STATED GOAL — Starting at the first line of the data below, write out each line exactly until you reach the line containing "import math", and include that line too.

SOURCE DATA —

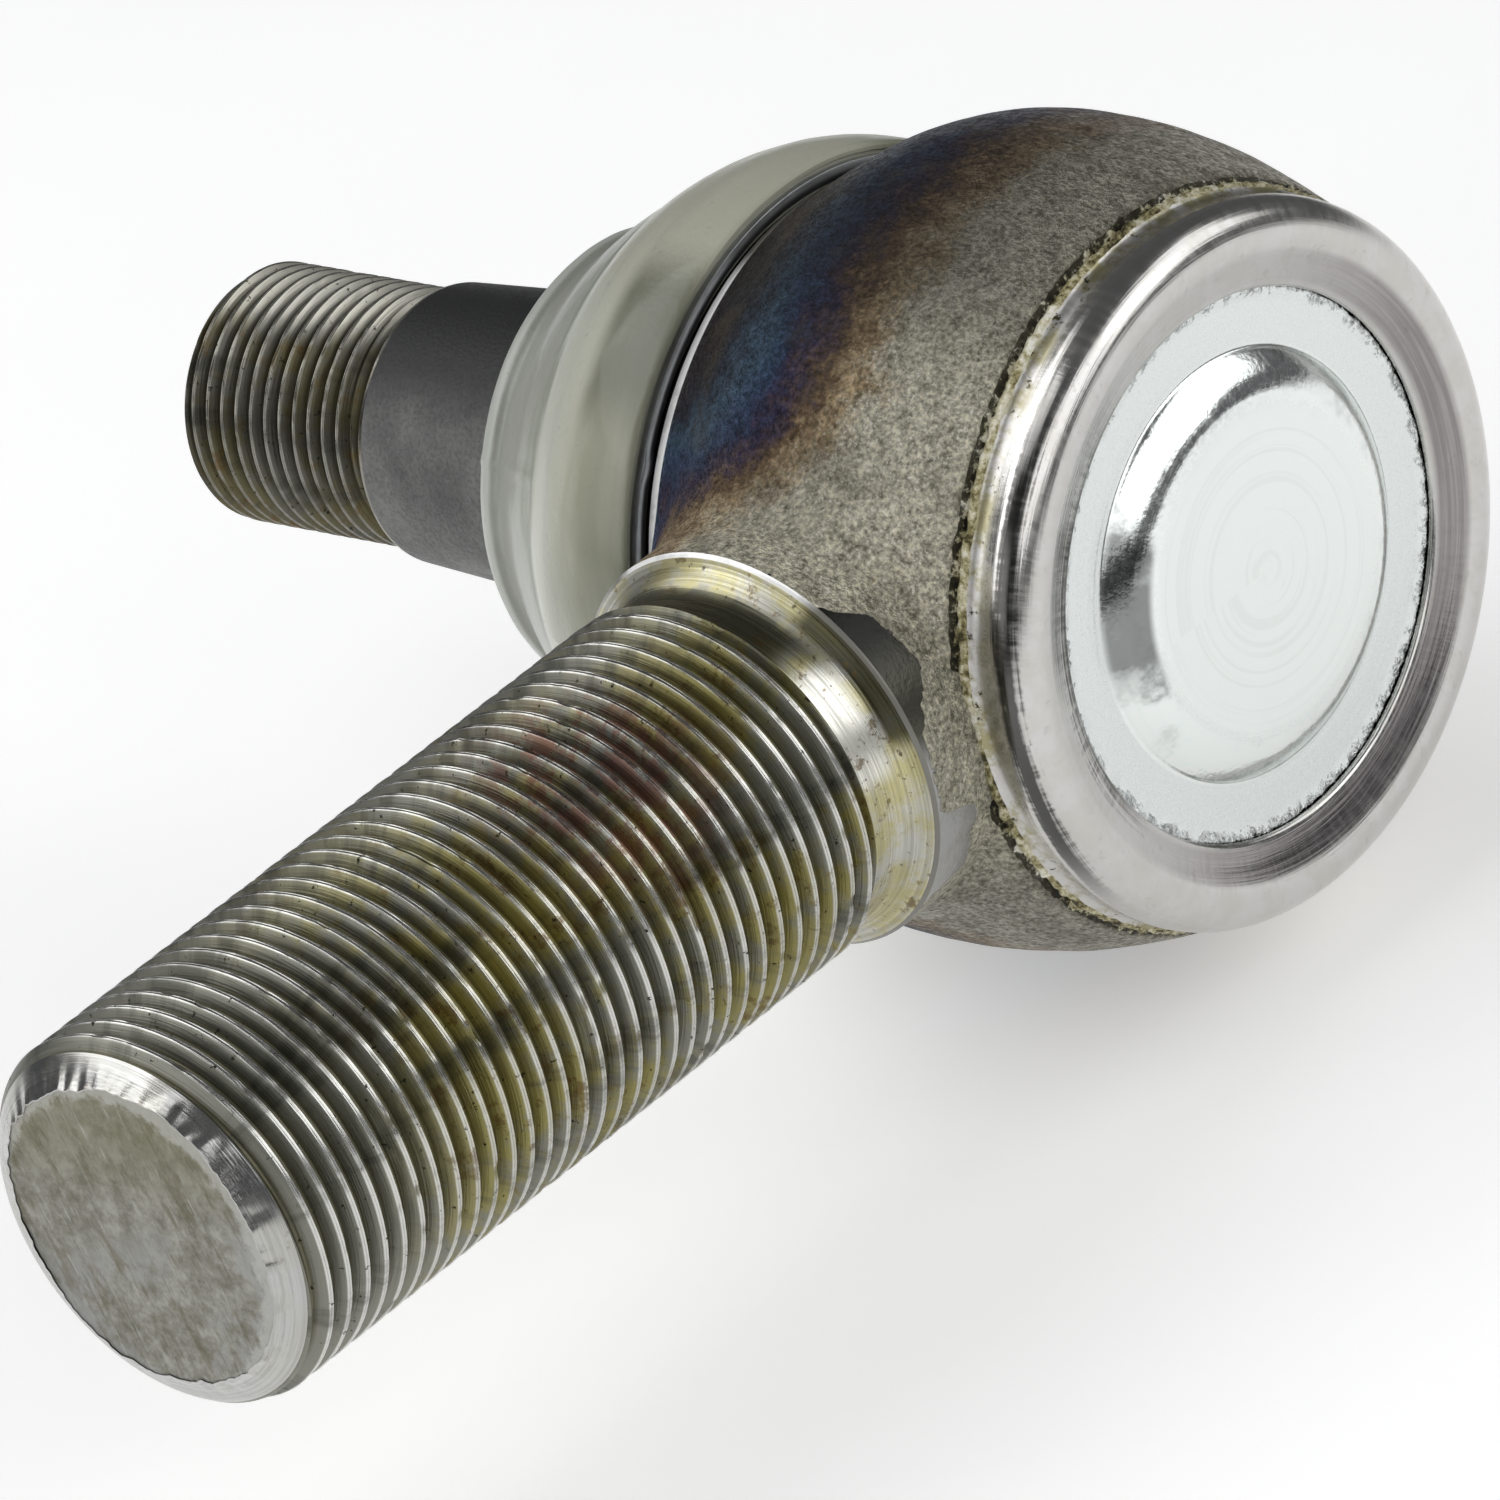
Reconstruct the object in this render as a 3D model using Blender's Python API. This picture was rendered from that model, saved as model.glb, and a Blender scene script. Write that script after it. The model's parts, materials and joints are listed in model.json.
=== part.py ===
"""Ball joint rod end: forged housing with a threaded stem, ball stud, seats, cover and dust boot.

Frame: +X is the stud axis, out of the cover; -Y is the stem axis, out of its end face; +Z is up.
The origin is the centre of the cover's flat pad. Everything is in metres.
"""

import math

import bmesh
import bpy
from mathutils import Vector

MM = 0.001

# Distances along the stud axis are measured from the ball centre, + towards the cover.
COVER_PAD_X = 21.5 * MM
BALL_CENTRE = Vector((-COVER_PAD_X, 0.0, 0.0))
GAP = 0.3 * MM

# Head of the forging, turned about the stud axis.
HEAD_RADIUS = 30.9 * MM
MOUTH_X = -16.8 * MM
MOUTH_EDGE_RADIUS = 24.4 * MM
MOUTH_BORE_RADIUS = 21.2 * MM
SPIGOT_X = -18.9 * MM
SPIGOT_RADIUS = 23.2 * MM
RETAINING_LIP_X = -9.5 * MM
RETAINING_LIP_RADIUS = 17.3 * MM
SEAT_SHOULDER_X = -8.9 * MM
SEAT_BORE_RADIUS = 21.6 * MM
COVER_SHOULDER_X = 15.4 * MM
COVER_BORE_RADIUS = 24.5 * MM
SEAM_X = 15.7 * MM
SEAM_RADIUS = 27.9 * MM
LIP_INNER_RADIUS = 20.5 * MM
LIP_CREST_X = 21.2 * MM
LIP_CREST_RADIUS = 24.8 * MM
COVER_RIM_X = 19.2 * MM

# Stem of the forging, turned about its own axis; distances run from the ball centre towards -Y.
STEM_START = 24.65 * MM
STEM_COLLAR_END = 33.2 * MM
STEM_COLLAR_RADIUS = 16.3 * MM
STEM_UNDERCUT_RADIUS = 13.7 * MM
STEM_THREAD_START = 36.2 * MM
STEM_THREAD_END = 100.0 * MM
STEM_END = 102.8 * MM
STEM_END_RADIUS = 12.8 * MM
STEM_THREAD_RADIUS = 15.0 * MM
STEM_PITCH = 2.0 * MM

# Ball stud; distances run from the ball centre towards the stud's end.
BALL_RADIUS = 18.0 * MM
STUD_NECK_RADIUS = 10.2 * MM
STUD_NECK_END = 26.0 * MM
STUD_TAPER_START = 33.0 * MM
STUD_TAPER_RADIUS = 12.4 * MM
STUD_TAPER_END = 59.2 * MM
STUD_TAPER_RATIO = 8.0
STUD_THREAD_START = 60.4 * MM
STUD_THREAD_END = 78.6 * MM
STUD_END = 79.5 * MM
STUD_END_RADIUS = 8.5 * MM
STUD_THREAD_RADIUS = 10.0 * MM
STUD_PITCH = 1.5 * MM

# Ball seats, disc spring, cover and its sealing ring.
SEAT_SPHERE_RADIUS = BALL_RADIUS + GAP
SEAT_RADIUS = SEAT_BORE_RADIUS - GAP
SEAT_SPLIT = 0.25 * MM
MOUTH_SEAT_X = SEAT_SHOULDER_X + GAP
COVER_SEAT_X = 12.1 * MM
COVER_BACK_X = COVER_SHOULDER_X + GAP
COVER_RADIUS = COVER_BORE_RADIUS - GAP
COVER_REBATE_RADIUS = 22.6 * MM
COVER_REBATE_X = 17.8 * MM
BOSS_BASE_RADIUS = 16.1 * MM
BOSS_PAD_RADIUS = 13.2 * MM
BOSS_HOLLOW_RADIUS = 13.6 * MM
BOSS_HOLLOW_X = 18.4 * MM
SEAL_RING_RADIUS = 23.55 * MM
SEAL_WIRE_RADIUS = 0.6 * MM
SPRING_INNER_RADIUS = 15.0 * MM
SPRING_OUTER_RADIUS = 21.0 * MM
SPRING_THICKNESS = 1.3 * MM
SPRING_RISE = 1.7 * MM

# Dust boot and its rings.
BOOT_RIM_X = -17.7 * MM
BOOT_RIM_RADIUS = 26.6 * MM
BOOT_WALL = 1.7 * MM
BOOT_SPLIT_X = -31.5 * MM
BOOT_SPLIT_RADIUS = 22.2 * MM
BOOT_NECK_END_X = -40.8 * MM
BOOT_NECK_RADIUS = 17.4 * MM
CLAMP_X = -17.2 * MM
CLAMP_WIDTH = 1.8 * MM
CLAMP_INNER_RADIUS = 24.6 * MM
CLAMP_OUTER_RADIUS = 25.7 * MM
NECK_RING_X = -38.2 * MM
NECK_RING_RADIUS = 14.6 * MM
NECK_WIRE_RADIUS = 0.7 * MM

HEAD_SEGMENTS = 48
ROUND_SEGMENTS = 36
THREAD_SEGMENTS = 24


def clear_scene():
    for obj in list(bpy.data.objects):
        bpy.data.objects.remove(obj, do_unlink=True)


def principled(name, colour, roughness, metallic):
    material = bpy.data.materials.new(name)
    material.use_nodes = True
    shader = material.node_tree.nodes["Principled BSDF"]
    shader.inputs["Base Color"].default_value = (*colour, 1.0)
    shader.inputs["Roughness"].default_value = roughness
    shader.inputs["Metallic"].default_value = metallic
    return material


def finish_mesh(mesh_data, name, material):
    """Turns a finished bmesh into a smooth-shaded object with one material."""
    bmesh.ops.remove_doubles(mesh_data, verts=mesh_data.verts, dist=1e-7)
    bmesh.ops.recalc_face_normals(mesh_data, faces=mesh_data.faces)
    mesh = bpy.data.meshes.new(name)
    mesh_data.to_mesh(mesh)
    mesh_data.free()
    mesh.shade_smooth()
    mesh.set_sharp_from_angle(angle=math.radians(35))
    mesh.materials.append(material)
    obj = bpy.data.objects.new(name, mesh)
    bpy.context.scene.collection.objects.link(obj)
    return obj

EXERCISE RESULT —
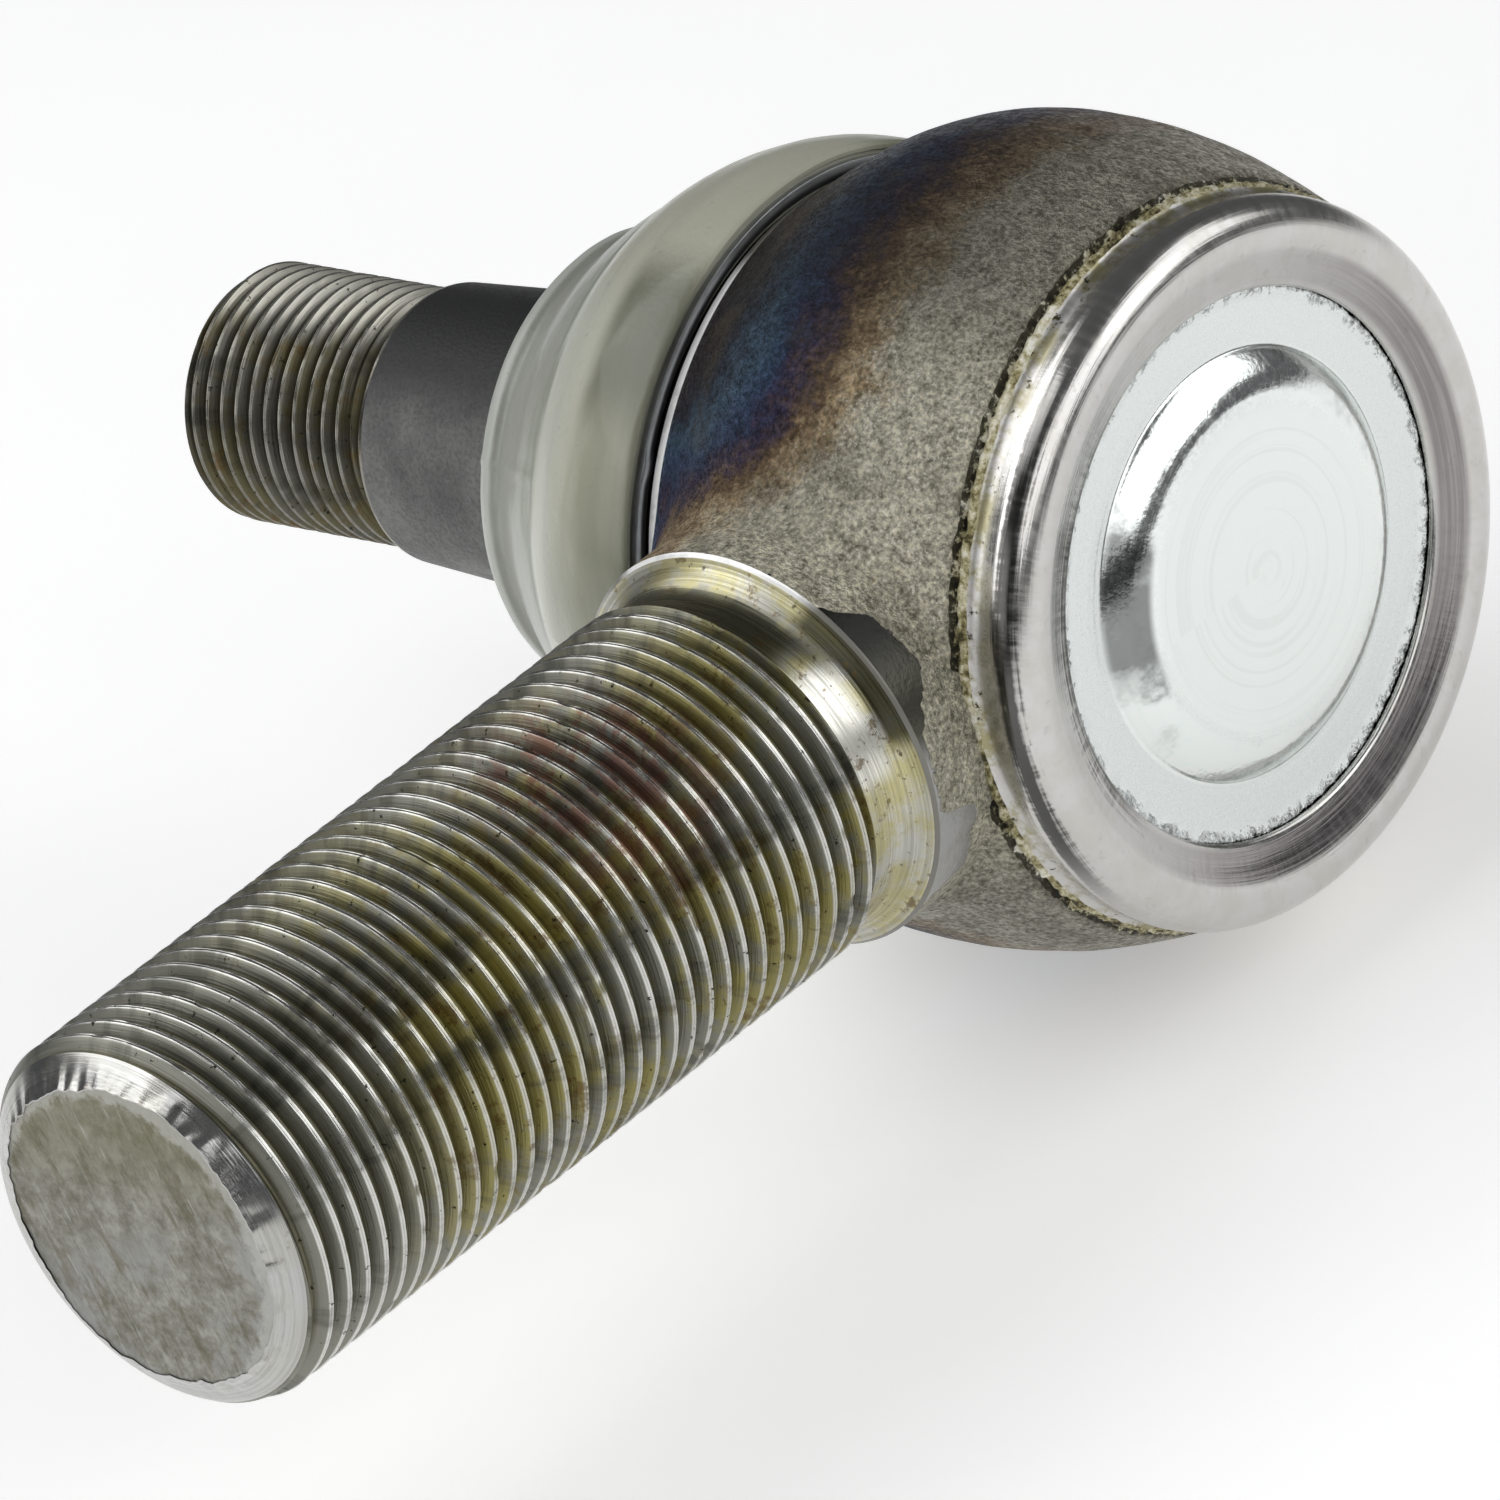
Reconstruct the object in this render as a 3D model using Blender's Python API. This picture was rendered from that model, saved as model.glb, and a Blender scene script. Write that script after it. The model's parts, materials and joints are listed in model.json.
=== part.py ===
"""Ball joint rod end: forged housing with a threaded stem, ball stud, seats, cover and dust boot.

Frame: +X is the stud axis, out of the cover; -Y is the stem axis, out of its end face; +Z is up.
The origin is the centre of the cover's flat pad. Everything is in metres.
"""

import math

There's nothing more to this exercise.